Output the lines that follow exactly as they are.

+---+

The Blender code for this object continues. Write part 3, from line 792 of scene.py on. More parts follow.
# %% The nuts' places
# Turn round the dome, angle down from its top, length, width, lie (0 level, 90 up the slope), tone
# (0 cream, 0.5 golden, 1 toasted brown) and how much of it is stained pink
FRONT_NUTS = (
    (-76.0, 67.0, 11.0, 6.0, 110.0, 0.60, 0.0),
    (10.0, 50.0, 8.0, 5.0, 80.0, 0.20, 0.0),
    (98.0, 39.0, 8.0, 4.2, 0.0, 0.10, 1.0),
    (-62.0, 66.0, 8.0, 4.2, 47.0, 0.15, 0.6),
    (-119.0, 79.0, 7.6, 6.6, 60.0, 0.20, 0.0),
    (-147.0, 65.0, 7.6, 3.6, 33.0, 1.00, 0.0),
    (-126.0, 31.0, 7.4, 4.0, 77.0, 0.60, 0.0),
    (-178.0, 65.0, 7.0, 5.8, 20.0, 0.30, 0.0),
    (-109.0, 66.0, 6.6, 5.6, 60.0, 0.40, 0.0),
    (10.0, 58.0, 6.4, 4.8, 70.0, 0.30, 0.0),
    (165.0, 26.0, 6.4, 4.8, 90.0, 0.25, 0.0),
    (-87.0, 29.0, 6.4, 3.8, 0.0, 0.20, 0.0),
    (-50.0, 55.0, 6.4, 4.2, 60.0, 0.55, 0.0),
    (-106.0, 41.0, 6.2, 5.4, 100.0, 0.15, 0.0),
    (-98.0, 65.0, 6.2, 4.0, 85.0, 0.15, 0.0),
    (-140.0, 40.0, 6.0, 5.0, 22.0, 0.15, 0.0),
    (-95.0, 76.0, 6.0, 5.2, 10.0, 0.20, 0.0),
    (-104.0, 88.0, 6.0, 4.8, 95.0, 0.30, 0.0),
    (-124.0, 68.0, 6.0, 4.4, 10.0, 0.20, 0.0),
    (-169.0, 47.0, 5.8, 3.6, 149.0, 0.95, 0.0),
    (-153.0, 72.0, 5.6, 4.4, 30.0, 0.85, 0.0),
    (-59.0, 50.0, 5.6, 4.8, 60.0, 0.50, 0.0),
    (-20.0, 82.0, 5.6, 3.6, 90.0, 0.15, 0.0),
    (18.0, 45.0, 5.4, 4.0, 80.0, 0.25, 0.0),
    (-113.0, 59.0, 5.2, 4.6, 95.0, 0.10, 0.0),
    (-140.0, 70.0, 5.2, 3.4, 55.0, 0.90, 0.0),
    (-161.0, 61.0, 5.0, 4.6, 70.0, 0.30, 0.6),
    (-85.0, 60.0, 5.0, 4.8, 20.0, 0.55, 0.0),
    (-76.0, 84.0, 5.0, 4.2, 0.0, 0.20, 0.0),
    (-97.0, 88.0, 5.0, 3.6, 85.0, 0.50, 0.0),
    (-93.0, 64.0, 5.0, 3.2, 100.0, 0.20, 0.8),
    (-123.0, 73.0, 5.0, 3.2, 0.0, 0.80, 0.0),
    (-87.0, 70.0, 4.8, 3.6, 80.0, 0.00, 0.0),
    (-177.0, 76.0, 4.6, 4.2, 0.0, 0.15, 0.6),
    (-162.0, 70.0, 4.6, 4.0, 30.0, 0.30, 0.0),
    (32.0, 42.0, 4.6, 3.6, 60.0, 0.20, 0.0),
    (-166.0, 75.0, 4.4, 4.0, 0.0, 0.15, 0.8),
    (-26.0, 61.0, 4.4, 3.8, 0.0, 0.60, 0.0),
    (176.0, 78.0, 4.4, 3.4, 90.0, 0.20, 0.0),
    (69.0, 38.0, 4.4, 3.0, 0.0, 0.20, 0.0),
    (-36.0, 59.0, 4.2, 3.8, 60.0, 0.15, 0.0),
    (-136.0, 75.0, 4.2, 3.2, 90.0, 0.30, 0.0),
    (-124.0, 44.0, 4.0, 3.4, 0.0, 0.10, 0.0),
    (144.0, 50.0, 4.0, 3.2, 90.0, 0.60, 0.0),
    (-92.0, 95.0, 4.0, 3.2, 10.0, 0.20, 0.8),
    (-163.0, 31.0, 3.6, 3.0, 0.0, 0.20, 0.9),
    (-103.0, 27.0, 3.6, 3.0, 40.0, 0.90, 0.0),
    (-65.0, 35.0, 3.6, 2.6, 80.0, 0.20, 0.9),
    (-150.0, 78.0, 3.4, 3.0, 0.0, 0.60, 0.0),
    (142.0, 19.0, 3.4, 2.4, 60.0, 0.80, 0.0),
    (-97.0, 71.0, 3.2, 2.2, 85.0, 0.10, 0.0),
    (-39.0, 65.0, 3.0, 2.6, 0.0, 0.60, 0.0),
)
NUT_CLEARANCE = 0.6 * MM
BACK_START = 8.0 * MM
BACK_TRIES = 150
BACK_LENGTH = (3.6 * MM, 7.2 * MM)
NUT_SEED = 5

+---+

# [Finished exercise]
The Blender code for this object continues. Write part 3, from line 792 of scene.py on. More parts follow.
# %% The nuts' places
# Turn round the dome, angle down from its top, length, width, lie (0 level, 90 up the slope), tone
# (0 cream, 0.5 golden, 1 toasted brown) and how much of it is stained pink
FRONT_NUTS = (
    (-76.0, 67.0, 11.0, 6.0, 110.0, 0.60, 0.0),
    (10.0, 50.0, 8.0, 5.0, 80.0, 0.20, 0.0),
    (98.0, 39.0, 8.0, 4.2, 0.0, 0.10, 1.0),
    (-62.0, 66.0, 8.0, 4.2, 47.0, 0.15, 0.6),
    (-119.0, 79.0, 7.6, 6.6, 60.0, 0.20, 0.0),
    (-147.0, 65.0, 7.6, 3.6, 33.0, 1.00, 0.0),
    (-126.0, 31.0, 7.4, 4.0, 77.0, 0.60, 0.0),
    (-178.0, 65.0, 7.0, 5.8, 20.0, 0.30, 0.0),
    (-109.0, 66.0, 6.6, 5.6, 60.0, 0.40, 0.0),
    (10.0, 58.0, 6.4, 4.8, 70.0, 0.30, 0.0),
    (165.0, 26.0, 6.4, 4.8, 90.0, 0.25, 0.0),
    (-87.0, 29.0, 6.4, 3.8, 0.0, 0.20, 0.0),
    (-50.0, 55.0, 6.4, 4.2, 60.0, 0.55, 0.0),
    (-106.0, 41.0, 6.2, 5.4, 100.0, 0.15, 0.0),
    (-98.0, 65.0, 6.2, 4.0, 85.0, 0.15, 0.0),
    (-140.0, 40.0, 6.0, 5.0, 22.0, 0.15, 0.0),
    (-95.0, 76.0, 6.0, 5.2, 10.0, 0.20, 0.0),
    (-104.0, 88.0, 6.0, 4.8, 95.0, 0.30, 0.0),
    (-124.0, 68.0, 6.0, 4.4, 10.0, 0.20, 0.0),
    (-169.0, 47.0, 5.8, 3.6, 149.0, 0.95, 0.0),
    (-153.0, 72.0, 5.6, 4.4, 30.0, 0.85, 0.0),
    (-59.0, 50.0, 5.6, 4.8, 60.0, 0.50, 0.0),
    (-20.0, 82.0, 5.6, 3.6, 90.0, 0.15, 0.0),
    (18.0, 45.0, 5.4, 4.0, 80.0, 0.25, 0.0),
    (-113.0, 59.0, 5.2, 4.6, 95.0, 0.10, 0.0),
    (-140.0, 70.0, 5.2, 3.4, 55.0, 0.90, 0.0),
    (-161.0, 61.0, 5.0, 4.6, 70.0, 0.30, 0.6),
    (-85.0, 60.0, 5.0, 4.8, 20.0, 0.55, 0.0),
    (-76.0, 84.0, 5.0, 4.2, 0.0, 0.20, 0.0),
    (-97.0, 88.0, 5.0, 3.6, 85.0, 0.50, 0.0),
    (-93.0, 64.0, 5.0, 3.2, 100.0, 0.20, 0.8),
    (-123.0, 73.0, 5.0, 3.2, 0.0, 0.80, 0.0),
    (-87.0, 70.0, 4.8, 3.6, 80.0, 0.00, 0.0),
    (-177.0, 76.0, 4.6, 4.2, 0.0, 0.15, 0.6),
    (-162.0, 70.0, 4.6, 4.0, 30.0, 0.30, 0.0),
    (32.0, 42.0, 4.6, 3.6, 60.0, 0.20, 0.0),
    (-166.0, 75.0, 4.4, 4.0, 0.0, 0.15, 0.8),
    (-26.0, 61.0, 4.4, 3.8, 0.0, 0.60, 0.0),
    (176.0, 78.0, 4.4, 3.4, 90.0, 0.20, 0.0),
    (69.0, 38.0, 4.4, 3.0, 0.0, 0.20, 0.0),
    (-36.0, 59.0, 4.2, 3.8, 60.0, 0.15, 0.0),
    (-136.0, 75.0, 4.2, 3.2, 90.0, 0.30, 0.0),
    (-124.0, 44.0, 4.0, 3.4, 0.0, 0.10, 0.0),
    (144.0, 50.0, 4.0, 3.2, 90.0, 0.60, 0.0),
    (-92.0, 95.0, 4.0, 3.2, 10.0, 0.20, 0.8),
    (-163.0, 31.0, 3.6, 3.0, 0.0, 0.20, 0.9),
    (-103.0, 27.0, 3.6, 3.0, 40.0, 0.90, 0.0),
    (-65.0, 35.0, 3.6, 2.6, 80.0, 0.20, 0.9),
    (-150.0, 78.0, 3.4, 3.0, 0.0, 0.60, 0.0),
    (142.0, 19.0, 3.4, 2.4, 60.0, 0.80, 0.0),
    (-97.0, 71.0, 3.2, 2.2, 85.0, 0.10, 0.0),
    (-39.0, 65.0, 3.0, 2.6, 0.0, 0.60, 0.0),
)
NUT_CLEARANCE = 0.6 * MM
BACK_START = 8.0 * MM
BACK_TRIES = 150
BACK_LENGTH = (3.6 * MM, 7.2 * MM)
NUT_SEED = 5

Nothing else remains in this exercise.